The same holds true with my consulting business.
While I am technically delivering Bredemarket’s services to companies (including some large multinational companies), in reality I am delivering my services to Director Jim at Company X or Vice President Carol at Company Y. Director Jim and VP Carol have their own goals, perceived benefits, and target audiences…and their own beliefs.
When Bredemarket is delivering something to Director Jim, and is considering various options, there are times when I say to myself “Director Jim wouldn’t go for that.” Or if I’m delivering something to VP Carol, it will occur to me that she would really prefer a particular way of doing things.
Again, a consultant may not explicitly ask a corporate employee about their beliefs, but if the consultant regularly talks to the client, those beliefs will come out in the course of conversation.
What are MY beliefs?
This is the “physician heal thyself” portion of the post.
As you may have gathered from this post, I don’t always expect a sole proprietor or corporate employee to explicitly delineate their beliefs, perhaps because I can’t envision myself doing something like that.
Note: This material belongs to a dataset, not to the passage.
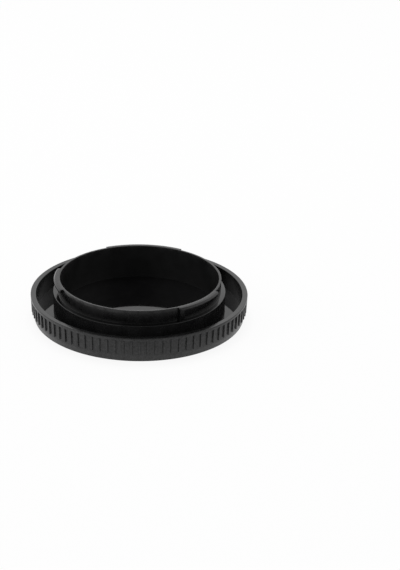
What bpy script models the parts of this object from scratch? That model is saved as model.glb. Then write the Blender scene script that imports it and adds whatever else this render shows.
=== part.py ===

If I were talking to you as a potential client, it would feel brazen for me to declare, “This is what I believe.” Beliefs are personal, after all.
But even if I don’t explicitly state my beliefs, I need to make sure that they are reflected in Bredemarket’s goals, benefits, and target audiences.
How is my self-proclaimed status as a biometric content marketing expert and a biometric proposal writing expert influenced by my underlying beliefs?
What are YOUR beliefs?
For this post, I’ll dispense with my usual call to action to contact me if Bredemarket can help you. (Actually, I didn’t dispense with it, since I just wrote it.)
But I WILL ask you to think about something, whether you are a sole proprietor, a corporate employee, or a guy who used to be everyone’s best friend and is now having fun.
Think about your beliefs.
- What are they?
- How do they influence how you conduct business?
- Finally, would you explicitly state your beliefs, or would you prefer that your beliefs be reflected by what you do?